Rivington Grill's Lester admits: "I've seen parents here who only feed their kids rubbish, or won't let them try new things - but there are other options out there.

"I know kids aren't easy, but I think it is possible to strike a balance between feeding them well and keeping them happy."

Lester also points out that the Middle East has a notable eating-out culture, which children are involved in from an early age.

"It's part of the weekly routine for a combination of reasons - people seem to be very busy, produce in supermarkets isn't what it is in certain other parts of the world, families like to eat together, and restaurants have a great range.

"Kids here do eat out regularly and we're very conscious of that," he says. "So we do try to offer our younger customers something they'll enjoy and want to come back for - because very often kids will make the call on where to eat, so if they like somewhere, the family will come as well!"

For those who count families as a major portion of the clientele, it is vital to remember that your offering must appeal to the children as well as the adults - and by satisfying and impressing both parties will you see these customers quickly added to your regular client base.
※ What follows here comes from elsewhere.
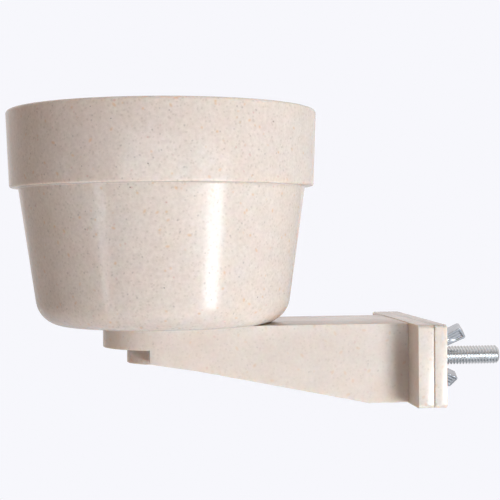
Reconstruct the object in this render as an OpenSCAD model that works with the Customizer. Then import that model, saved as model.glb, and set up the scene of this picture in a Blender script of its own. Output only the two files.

What’s the strangest thing you’ve been asked to cook for a child?

"One of our little guests asked the chef to serve up a duo of hotdog and ice cream on one plate! He seemed to enjoy the combination." Julide Nuss-Ozbilge, director of F&B, Sheraton Abu Dhabi Hotel and Resort.

"One of the strangest requests we ever had from a kid was to serve him just mashed vegetables and mashed fish with no seasoning." Sailesh Balan, executive sous chef, Kempinski Hotel Ajman.

"We have actually had a guest request broccoli in chocolate sauce with vanilla ice cream for a child!" Gian Raffaele Sabbatucci, director of F&B, Le Méridien Al Aqah Beach Resort.